Obama demonstrated that, far from being an honest broker, he is forsaking Israel and adopting the most extreme Palestinian demands. Obama not only demanded that Israelis be denied building in their capital, but tried to impose a prohibition on construction in the exclusively Jewish suburbs of east Jerusalem which former US administrations had unequivocally agreed would remain in Israel. Obama was effectively demanding that Netanyahu agree to a division of Jerusalem even before final status talks with the Palestinians were initiated.
Beyond that, Obama sought to intimidate Netanyahu into signing additional undertakings instantly without even consulting his cabinet. These included: indefinite extension of the settlement freeze; release of thousands of Palestinian terrorists; transfer of additional territory to Palestinian control; commitment to withdraw to the 1967 ” Auschwitz borders”; undertaking to discuss all core issues in the indirect negotiations; and easing the blockade against Hamas.”
Was it Obama’s objective to demonstrate to the Arab League meeting this week in Libya that the US could bludgeon Israel into acquiescing to whatever it demanded? If Israel acceded to these demands, that would represent the opening benchmark for further concessions that Israel would be expected to grant to the Palestinians in the course of the proximity talks. In such circumstances, the Palestinians have every incentive to reject direct negotiations while the US extracts more concessions from Israel on their behalf.
“NO US ally has been treated in such a contemptible manner by an American president. Obama even responds to representatives of rogue states like Libya ‘s Gaddafi and Venezuela ‘s Chavez more courteously. US administration press leaks to Israeli media alleging that Netanyahu froze and “panicked” were a cynical ploy to undermine his government. Yet despite the blunders committed by their government, Israelis will rally behind their leaders as they internalize the humiliation to which their prime minister was subjected.
“Beneath the hypocritical facade of concern for Israel ‘s security, Obama’s brutal anti-Israel onslaught has unleashed dark forces which will embolden the jihadists and other enemies of Israel and fuel the growing waves of anti-Israel hysteria and global anti-Semitism.

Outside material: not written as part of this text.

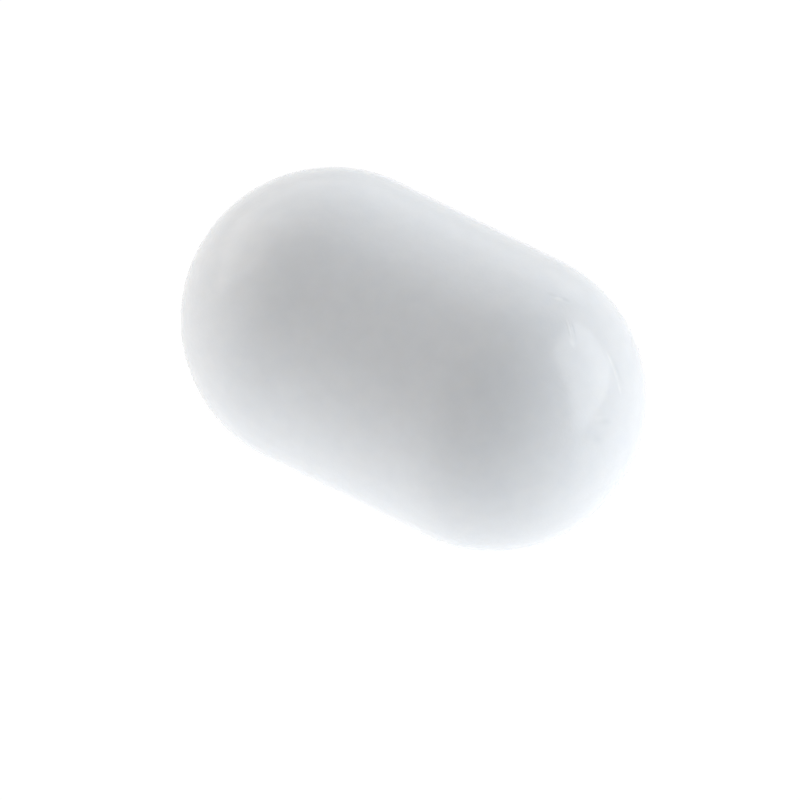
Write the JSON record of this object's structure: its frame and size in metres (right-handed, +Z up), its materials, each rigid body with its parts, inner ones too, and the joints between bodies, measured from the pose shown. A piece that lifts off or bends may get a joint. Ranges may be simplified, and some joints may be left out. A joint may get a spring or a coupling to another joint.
{
  "type": "magnetic stir bar",
  "caption": "Plain magnetic stir bar: a short round bar with half-ball ends, a bar magnet sealed in a smooth white PTFE jacket, spun by a magnetic stirrer to mix liquids.",
  "frame": {"origin": "centre of the bar, on its long axis, midway between its two round ends", "axes": "+X along the bar's length, the magnet's long axis; the bar lies on its side, and +Z is up and is the axis that it spins about in use"},
  "size_m": [0.013, 0.008, 0.008],
  "materials": {
    "ptfe_jacket": "satin",
    "alnico_magnet": "satin"
  },
  "bodies": {
    "root": {"jacket": "ptfe_jacket", "magnet": "alnico_magnet"}
  },
  "joints": []
}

“Fortunately, the United States is a democracy whose leaders are expected to conduct foreign policies based on morality, and the majority of Americans remain overwhelmingly supportive of Israel . This was exemplified by the exceptionally warm bipartisan welcome extended to Netanyahu by Speaker of the House Nancy Pelosi and House Republican leader John Boehner. It was reinforced by the letter urging the president to end the dispute signed by over three quarters of the members of Congress.”